- **Problem to solve**:
Collect each line of the records containing the string "frame".

- **Entries shown**:
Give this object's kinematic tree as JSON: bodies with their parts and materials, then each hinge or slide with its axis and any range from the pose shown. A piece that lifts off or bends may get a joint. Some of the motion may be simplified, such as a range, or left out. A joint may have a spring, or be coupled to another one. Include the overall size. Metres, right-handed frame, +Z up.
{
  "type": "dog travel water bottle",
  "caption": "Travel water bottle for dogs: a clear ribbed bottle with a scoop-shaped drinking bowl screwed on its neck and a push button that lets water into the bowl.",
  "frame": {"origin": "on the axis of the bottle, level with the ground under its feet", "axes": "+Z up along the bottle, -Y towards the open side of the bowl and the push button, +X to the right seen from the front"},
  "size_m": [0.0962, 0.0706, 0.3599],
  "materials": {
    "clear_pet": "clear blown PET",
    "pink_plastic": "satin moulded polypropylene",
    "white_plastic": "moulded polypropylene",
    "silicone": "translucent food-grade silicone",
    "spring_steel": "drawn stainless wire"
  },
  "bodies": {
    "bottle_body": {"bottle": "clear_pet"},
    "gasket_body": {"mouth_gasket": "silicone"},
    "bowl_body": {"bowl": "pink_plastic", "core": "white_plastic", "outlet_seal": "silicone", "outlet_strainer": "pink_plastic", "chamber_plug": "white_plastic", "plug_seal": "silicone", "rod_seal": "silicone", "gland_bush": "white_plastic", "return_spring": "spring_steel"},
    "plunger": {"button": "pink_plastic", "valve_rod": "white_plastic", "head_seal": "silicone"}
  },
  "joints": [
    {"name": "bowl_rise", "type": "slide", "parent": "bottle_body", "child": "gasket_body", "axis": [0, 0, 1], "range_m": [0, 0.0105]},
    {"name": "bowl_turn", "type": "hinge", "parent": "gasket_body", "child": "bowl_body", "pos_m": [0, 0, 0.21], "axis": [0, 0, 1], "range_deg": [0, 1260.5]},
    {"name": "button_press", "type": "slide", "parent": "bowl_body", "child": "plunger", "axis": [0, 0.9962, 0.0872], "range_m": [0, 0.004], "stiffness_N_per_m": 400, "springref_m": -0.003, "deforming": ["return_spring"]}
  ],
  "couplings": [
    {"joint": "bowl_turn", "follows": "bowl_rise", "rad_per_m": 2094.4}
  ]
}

...

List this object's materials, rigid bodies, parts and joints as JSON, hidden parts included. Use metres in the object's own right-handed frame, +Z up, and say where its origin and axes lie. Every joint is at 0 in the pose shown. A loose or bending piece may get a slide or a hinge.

...

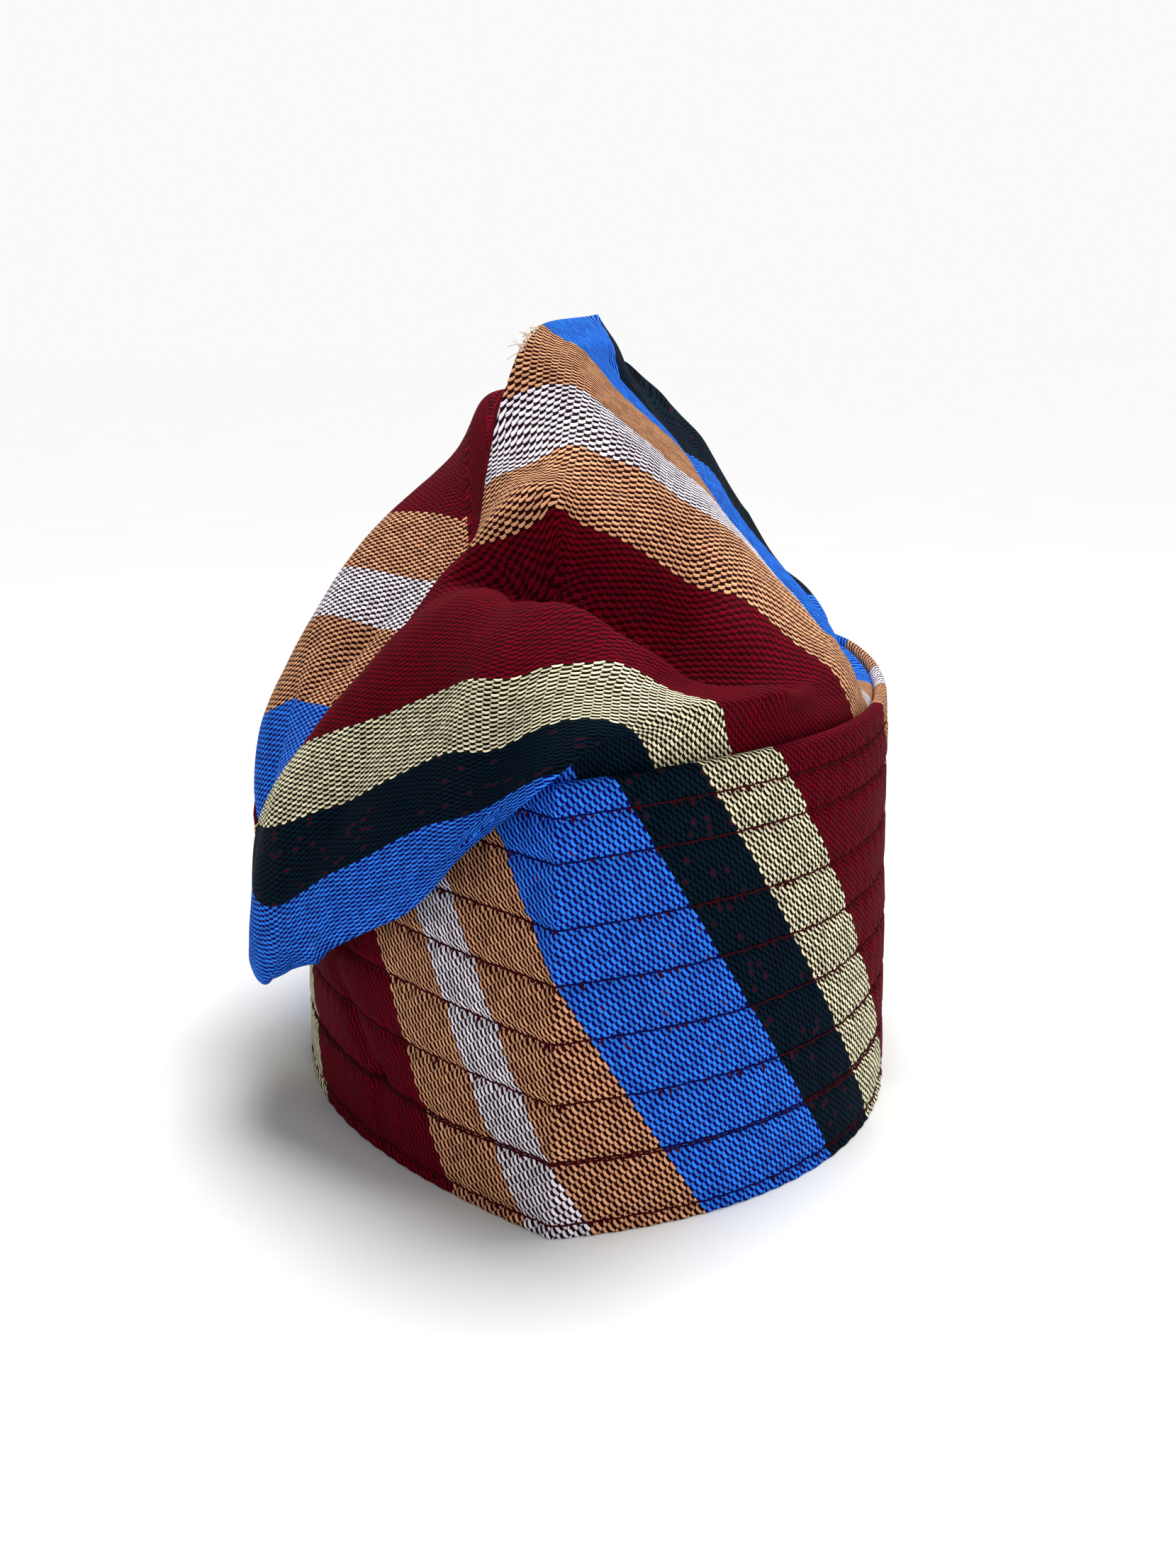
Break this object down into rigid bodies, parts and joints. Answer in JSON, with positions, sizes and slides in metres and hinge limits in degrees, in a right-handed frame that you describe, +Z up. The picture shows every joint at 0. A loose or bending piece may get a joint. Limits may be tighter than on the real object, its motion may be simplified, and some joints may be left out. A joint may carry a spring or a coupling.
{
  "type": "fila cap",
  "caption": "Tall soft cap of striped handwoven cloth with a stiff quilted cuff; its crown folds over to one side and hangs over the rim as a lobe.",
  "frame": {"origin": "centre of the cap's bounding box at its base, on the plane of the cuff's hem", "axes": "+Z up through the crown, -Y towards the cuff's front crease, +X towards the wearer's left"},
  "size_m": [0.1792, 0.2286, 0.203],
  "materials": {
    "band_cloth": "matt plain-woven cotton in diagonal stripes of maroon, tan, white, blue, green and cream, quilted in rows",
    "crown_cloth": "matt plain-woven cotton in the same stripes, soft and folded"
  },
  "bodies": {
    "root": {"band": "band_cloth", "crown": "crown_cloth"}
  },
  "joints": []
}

- **Complete response**:
Give this object's kinematic tree as JSON: bodies with their parts and materials, then each hinge or slide with its axis and any range from the pose shown. A piece that lifts off or bends may get a joint. Some of the motion may be simplified, such as a range, or left out. A joint may have a spring, or be coupled to another one. Include the overall size. Metres, right-handed frame, +Z up.
  "frame": {"origin": "on the axis of the bottle, level with the ground under its feet", "axes": "+Z up along the bottle, -Y towards the open side of the bowl and the push button, +X to the right seen from the front"},
List this object's materials, rigid bodies, parts and joints as JSON, hidden parts included. Use metres in the object's own right-handed frame, +Z up, and say where its origin and axes lie. Every joint is at 0 in the pose shown. A loose or bending piece may get a slide or a hinge.
Break this object down into rigid bodies, parts and joints. Answer in JSON, with positions, sizes and slides in metres and hinge limits in degrees, in a right-handed frame that you describe, +Z up. The picture shows every joint at 0. A loose or bending piece may get a joint. Limits may be tighter than on the real object, its motion may be simplified, and some joints may be left out. A joint may carry a spring or a coupling.
  "frame": {"origin": "centre of the cap's bounding box at its base, on the plane of the cuff's hem", "axes": "+Z up through the crown, -Y towards the cuff's front crease, +X towards the wearer's left"},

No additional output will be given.